>> Start Records to use

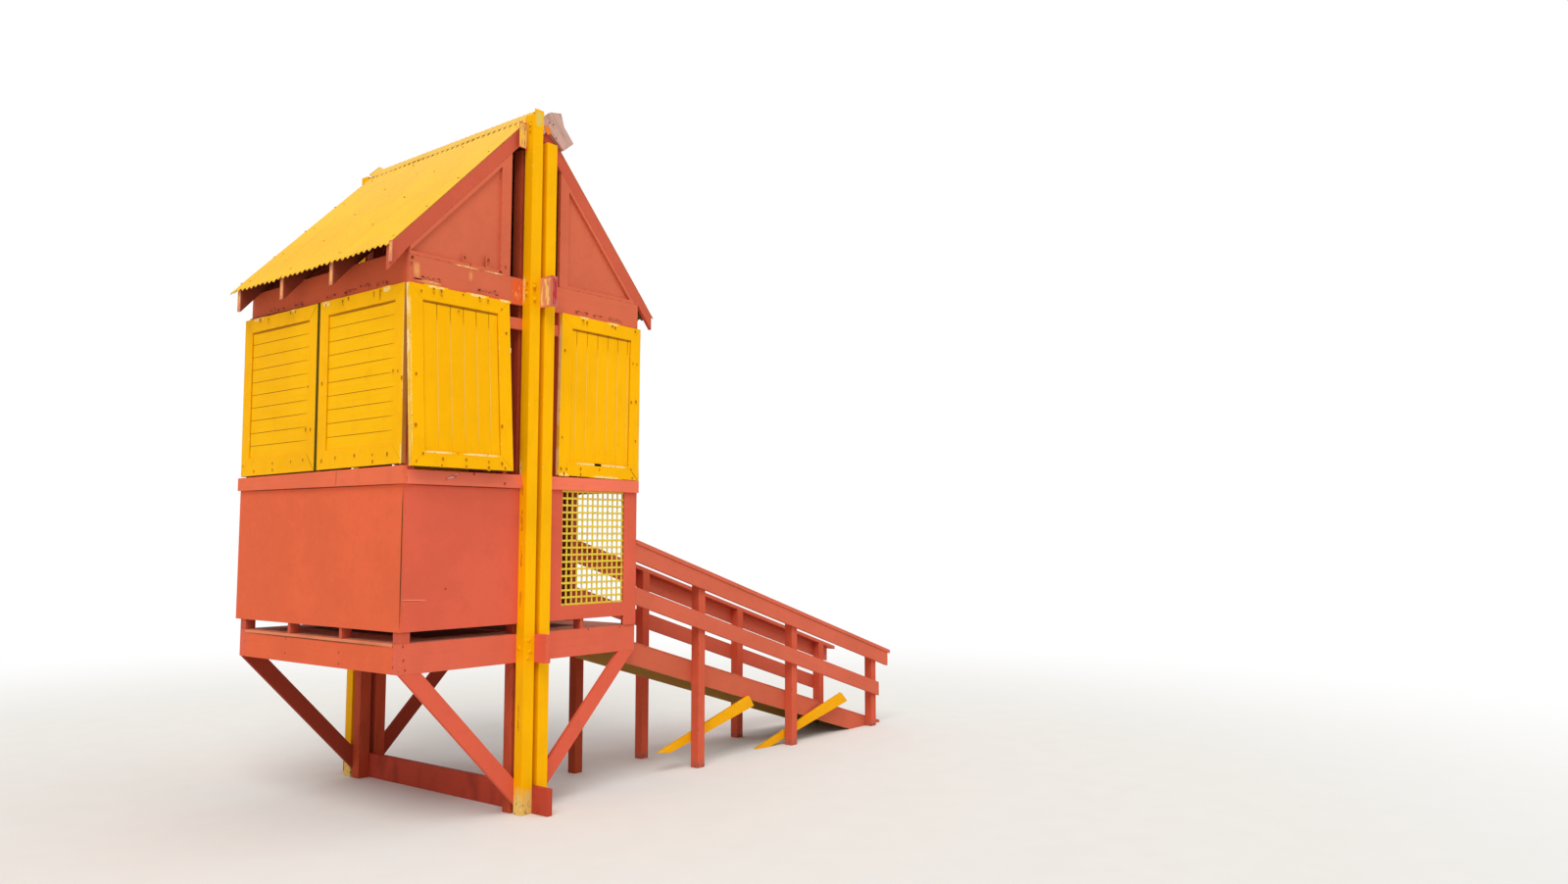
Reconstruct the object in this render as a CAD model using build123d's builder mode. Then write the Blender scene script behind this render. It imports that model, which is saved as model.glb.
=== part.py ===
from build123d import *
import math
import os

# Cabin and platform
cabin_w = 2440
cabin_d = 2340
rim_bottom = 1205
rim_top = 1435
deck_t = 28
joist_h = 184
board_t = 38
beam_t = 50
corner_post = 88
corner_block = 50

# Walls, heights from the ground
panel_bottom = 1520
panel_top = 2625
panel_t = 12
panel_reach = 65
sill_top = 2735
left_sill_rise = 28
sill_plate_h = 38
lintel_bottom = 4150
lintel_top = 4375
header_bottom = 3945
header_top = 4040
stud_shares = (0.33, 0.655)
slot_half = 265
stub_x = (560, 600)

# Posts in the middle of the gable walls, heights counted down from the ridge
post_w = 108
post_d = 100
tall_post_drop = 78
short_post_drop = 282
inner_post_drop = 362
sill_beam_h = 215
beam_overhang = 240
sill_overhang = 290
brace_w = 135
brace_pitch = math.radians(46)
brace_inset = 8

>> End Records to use
>> Start Records to use

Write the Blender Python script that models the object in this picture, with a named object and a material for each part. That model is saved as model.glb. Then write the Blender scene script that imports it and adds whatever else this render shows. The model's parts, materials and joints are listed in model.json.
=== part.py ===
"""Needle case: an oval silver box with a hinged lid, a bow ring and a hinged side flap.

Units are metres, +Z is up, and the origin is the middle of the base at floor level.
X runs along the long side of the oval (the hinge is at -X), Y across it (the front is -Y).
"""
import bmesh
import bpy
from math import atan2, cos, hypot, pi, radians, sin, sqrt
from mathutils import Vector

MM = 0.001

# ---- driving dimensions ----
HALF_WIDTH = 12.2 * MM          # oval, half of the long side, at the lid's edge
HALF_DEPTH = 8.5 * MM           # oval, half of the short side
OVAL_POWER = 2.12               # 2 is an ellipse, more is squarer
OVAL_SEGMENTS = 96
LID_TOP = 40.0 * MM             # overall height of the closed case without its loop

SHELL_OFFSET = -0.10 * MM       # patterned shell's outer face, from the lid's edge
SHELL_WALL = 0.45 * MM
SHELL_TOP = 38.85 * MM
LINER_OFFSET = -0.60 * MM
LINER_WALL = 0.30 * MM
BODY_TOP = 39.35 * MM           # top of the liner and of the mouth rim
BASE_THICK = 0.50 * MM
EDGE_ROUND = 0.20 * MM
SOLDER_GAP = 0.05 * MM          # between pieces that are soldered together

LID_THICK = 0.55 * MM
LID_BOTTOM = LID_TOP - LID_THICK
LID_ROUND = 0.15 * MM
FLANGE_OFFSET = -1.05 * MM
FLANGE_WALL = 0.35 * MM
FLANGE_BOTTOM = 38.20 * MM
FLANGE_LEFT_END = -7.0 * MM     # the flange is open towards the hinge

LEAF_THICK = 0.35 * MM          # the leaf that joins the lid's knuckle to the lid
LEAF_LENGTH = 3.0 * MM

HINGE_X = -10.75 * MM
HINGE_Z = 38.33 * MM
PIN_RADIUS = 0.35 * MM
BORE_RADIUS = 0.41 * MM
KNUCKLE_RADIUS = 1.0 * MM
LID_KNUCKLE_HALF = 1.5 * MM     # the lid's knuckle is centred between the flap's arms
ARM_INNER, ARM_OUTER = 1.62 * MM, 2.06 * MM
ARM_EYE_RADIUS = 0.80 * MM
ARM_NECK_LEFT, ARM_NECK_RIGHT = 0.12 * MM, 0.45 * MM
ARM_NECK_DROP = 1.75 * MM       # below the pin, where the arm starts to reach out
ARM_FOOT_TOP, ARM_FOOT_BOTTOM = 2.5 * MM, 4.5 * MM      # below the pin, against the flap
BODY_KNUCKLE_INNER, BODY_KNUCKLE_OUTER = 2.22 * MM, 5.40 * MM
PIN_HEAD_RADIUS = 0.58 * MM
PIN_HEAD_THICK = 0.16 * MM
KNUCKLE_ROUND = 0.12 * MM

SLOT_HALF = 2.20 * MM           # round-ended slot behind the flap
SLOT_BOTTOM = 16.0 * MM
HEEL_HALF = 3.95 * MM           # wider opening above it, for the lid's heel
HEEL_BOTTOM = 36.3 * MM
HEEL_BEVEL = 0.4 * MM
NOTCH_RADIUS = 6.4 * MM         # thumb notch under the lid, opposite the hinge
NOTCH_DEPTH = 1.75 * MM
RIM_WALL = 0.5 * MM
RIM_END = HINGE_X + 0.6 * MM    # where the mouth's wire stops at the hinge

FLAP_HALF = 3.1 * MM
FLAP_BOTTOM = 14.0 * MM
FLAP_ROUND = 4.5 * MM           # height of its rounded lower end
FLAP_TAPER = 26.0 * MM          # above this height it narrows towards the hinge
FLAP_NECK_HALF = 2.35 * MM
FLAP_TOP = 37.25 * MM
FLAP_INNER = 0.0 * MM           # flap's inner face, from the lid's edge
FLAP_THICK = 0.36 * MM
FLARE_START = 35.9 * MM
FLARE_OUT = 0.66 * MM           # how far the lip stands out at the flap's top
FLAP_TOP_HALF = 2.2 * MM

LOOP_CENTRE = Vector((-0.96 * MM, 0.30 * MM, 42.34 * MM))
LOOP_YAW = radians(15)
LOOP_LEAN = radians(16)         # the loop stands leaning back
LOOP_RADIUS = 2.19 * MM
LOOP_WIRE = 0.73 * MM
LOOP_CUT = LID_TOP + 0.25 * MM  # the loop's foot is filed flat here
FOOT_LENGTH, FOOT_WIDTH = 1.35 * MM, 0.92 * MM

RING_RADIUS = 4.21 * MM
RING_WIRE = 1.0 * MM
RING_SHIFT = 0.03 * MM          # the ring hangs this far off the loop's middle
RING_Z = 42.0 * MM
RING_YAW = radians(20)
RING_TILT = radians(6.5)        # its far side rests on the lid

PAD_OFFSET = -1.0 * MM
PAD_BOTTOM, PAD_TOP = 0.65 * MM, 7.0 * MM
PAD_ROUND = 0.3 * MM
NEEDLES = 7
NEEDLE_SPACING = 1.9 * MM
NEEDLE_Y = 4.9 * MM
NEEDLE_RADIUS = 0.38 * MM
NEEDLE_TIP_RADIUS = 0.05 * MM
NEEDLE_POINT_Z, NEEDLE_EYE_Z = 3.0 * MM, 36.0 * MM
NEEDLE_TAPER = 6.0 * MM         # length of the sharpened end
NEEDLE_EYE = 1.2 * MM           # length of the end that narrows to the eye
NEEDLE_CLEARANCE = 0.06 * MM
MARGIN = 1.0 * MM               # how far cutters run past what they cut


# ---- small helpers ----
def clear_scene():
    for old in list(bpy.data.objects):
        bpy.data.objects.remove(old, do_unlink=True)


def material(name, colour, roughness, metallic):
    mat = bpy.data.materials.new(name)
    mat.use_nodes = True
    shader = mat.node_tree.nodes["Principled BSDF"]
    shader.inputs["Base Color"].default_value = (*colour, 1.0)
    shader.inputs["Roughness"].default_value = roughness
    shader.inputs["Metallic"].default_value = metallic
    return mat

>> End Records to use
>> Start Records to use

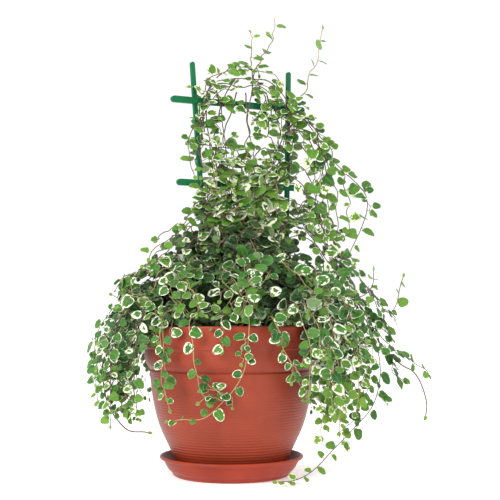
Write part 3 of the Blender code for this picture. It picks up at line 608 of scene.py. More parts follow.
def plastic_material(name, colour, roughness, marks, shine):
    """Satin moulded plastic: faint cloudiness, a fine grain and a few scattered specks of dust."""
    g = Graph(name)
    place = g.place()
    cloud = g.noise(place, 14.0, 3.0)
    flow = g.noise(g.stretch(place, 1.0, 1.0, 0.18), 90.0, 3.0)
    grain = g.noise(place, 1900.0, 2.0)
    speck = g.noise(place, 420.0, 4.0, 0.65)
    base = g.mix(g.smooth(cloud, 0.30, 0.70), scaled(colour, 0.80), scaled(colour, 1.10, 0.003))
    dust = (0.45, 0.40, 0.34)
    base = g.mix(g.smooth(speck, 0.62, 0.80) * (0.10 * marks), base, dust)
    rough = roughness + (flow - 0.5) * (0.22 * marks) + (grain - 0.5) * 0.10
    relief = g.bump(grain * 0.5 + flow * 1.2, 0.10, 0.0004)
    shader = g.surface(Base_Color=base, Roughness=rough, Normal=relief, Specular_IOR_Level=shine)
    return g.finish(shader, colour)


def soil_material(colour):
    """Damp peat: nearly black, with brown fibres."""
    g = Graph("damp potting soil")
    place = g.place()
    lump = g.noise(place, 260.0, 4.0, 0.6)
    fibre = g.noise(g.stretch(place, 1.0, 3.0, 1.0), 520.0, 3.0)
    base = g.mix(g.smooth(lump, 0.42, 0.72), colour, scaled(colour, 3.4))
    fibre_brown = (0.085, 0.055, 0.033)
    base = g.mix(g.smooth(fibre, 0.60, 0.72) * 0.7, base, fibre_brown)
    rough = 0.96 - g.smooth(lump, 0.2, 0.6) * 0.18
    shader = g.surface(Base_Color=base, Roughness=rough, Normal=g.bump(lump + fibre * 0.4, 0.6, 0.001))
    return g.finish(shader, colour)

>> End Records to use

Provide an exact reproduction of only those lines that start at the line containing "Write the Blender Python" and end at the line containing "FLANGE_LEFT_END = -7.0", inclusive.

Write the Blender Python script that models the object in this picture, with a named object and a material for each part. That model is saved as model.glb. Then write the Blender scene script that imports it and adds whatever else this render shows. The model's parts, materials and joints are listed in model.json.
=== part.py ===
"""Needle case: an oval silver box with a hinged lid, a bow ring and a hinged side flap.

Units are metres, +Z is up, and the origin is the middle of the base at floor level.
X runs along the long side of the oval (the hinge is at -X), Y across it (the front is -Y).
"""
import bmesh
import bpy
from math import atan2, cos, hypot, pi, radians, sin, sqrt
from mathutils import Vector

MM = 0.001

# ---- driving dimensions ----
HALF_WIDTH = 12.2 * MM          # oval, half of the long side, at the lid's edge
HALF_DEPTH = 8.5 * MM           # oval, half of the short side
OVAL_POWER = 2.12               # 2 is an ellipse, more is squarer
OVAL_SEGMENTS = 96
LID_TOP = 40.0 * MM             # overall height of the closed case without its loop

SHELL_OFFSET = -0.10 * MM       # patterned shell's outer face, from the lid's edge
SHELL_WALL = 0.45 * MM
SHELL_TOP = 38.85 * MM
LINER_OFFSET = -0.60 * MM
LINER_WALL = 0.30 * MM
BODY_TOP = 39.35 * MM           # top of the liner and of the mouth rim
BASE_THICK = 0.50 * MM
EDGE_ROUND = 0.20 * MM
SOLDER_GAP = 0.05 * MM          # between pieces that are soldered together

LID_THICK = 0.55 * MM
LID_BOTTOM = LID_TOP - LID_THICK
LID_ROUND = 0.15 * MM
FLANGE_OFFSET = -1.05 * MM
FLANGE_WALL = 0.35 * MM
FLANGE_BOTTOM = 38.20 * MM
FLANGE_LEFT_END = -7.0 * MM     # the flange is open towards the hinge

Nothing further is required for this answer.